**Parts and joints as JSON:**
────────

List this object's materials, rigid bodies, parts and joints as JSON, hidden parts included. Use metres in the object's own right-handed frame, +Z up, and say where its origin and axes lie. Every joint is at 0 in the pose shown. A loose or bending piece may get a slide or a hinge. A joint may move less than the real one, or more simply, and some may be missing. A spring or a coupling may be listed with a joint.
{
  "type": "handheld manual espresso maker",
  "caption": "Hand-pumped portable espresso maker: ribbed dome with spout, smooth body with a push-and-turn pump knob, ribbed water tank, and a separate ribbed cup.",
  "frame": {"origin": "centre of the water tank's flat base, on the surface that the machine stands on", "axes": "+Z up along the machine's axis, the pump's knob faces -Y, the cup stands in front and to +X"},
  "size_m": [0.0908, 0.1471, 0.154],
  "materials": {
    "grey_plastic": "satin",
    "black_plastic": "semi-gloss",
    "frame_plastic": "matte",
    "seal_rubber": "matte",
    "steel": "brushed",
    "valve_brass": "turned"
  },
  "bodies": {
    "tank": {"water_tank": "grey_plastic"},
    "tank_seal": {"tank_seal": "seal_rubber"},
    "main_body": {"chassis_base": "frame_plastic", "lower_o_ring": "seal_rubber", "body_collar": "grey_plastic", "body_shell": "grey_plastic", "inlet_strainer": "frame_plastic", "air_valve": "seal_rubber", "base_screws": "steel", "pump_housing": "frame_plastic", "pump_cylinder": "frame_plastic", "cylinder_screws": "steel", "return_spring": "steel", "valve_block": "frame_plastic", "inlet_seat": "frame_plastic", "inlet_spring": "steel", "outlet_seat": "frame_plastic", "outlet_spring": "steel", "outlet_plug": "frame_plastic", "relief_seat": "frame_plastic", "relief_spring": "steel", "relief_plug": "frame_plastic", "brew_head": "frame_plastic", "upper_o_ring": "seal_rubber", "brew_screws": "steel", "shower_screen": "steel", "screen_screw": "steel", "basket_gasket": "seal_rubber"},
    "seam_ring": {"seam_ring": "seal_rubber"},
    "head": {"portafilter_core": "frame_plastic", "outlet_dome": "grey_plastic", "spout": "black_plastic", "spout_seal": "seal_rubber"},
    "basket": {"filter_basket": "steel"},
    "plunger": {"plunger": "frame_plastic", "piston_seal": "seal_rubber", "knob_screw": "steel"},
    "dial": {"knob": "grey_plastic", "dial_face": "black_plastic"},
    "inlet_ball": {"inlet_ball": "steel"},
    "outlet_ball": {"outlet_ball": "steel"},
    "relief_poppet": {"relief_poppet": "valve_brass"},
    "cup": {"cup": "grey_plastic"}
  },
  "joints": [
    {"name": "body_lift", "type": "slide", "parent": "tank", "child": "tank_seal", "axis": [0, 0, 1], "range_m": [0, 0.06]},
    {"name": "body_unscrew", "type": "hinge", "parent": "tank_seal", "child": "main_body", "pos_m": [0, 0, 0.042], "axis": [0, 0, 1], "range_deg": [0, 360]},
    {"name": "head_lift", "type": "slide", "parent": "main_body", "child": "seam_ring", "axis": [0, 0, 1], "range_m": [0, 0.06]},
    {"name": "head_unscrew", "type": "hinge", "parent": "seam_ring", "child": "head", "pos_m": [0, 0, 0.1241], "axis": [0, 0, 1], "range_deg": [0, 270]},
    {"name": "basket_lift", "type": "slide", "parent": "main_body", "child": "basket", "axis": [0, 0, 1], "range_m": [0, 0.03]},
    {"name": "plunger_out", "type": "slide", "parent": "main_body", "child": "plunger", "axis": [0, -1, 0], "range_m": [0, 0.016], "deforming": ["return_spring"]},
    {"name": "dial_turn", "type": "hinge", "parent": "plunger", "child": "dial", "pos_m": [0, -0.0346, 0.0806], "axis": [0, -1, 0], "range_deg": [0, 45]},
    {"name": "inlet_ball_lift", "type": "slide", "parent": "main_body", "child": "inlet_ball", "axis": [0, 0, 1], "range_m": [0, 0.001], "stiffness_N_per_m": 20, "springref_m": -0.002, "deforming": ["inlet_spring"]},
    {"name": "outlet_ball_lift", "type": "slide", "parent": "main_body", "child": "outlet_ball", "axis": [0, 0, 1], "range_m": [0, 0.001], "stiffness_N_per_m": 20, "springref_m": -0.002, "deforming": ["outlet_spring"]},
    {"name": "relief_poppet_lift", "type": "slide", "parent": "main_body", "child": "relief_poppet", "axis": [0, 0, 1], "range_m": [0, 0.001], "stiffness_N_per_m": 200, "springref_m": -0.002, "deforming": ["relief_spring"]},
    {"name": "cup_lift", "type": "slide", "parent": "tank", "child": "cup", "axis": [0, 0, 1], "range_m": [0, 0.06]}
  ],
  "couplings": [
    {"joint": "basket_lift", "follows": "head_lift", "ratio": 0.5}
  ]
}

────────

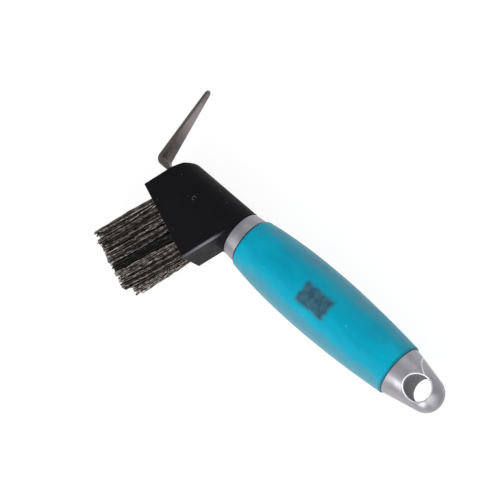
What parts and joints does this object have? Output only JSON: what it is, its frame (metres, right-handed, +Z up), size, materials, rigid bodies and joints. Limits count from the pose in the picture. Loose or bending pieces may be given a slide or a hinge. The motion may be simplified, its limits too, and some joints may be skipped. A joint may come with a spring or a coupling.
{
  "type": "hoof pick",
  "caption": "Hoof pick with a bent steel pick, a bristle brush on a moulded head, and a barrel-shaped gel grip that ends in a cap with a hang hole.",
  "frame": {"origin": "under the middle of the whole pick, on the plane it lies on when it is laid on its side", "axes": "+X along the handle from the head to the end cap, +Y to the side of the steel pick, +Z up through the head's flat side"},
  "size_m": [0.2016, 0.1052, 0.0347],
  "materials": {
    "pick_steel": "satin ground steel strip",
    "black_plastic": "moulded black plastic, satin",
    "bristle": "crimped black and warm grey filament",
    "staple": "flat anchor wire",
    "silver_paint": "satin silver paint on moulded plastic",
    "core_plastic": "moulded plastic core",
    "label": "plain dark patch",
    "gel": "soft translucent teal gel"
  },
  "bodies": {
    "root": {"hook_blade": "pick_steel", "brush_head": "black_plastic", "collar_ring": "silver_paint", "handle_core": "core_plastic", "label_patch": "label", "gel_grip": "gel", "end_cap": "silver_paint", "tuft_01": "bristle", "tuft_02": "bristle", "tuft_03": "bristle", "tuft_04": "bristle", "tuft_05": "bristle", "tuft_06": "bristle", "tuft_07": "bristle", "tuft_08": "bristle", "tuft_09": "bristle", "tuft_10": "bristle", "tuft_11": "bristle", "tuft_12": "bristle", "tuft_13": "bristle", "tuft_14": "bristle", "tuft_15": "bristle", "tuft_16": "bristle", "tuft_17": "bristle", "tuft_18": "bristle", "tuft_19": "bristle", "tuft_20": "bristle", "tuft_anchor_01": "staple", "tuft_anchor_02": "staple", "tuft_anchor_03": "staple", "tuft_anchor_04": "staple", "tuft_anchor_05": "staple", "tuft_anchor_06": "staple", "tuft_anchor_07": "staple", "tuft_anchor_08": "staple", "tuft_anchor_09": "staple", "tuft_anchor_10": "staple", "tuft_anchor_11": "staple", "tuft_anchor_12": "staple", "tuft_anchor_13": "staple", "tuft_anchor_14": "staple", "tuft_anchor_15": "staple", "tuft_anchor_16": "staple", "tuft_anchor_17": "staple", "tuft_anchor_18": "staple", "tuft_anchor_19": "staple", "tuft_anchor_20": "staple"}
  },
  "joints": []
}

────────

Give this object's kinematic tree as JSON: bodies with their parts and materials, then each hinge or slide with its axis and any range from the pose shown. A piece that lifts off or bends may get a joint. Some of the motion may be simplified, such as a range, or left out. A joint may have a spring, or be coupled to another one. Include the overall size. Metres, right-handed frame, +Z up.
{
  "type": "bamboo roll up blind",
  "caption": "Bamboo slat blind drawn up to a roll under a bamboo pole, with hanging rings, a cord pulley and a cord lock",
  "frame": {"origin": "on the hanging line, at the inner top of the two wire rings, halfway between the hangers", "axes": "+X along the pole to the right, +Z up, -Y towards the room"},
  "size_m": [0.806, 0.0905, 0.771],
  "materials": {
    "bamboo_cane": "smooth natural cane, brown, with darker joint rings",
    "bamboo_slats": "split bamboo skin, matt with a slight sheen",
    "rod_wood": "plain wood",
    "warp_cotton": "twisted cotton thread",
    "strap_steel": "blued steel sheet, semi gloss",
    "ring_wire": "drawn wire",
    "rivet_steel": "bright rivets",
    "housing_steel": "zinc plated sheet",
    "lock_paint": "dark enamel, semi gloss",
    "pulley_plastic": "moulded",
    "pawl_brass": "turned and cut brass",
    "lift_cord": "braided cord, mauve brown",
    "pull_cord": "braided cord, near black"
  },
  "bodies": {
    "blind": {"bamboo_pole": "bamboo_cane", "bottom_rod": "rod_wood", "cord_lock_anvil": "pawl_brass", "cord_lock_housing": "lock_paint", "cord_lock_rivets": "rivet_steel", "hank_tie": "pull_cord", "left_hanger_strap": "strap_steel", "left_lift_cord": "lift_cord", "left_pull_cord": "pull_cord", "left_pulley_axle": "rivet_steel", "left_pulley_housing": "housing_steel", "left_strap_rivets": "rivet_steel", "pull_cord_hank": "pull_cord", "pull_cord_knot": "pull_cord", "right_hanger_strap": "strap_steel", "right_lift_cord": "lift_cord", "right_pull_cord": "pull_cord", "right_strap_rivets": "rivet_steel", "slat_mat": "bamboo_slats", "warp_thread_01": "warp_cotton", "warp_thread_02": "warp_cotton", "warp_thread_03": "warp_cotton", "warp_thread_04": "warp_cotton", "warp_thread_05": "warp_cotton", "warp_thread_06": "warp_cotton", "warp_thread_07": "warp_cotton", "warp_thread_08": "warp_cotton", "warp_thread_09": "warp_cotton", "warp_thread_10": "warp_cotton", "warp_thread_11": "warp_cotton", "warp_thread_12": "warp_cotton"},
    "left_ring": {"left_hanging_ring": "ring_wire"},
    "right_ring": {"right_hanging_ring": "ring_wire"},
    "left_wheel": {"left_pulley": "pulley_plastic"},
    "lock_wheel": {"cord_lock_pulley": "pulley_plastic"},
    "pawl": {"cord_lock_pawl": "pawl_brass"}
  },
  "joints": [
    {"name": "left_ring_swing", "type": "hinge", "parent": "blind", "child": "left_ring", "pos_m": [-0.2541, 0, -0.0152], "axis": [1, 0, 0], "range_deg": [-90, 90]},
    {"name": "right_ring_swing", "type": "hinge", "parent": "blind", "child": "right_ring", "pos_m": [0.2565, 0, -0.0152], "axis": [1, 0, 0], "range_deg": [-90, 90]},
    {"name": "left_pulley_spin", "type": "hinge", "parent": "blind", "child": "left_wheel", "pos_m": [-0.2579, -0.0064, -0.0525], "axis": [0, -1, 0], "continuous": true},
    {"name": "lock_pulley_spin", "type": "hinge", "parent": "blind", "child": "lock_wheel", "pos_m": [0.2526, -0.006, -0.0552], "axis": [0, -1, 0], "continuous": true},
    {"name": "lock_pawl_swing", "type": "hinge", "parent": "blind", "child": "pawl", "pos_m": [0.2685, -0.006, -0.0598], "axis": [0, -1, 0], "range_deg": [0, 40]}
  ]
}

────────

**Written instruction:** Working from the material above, state how many lines contain "rigid"; give only the number.

**Problem solution:** 2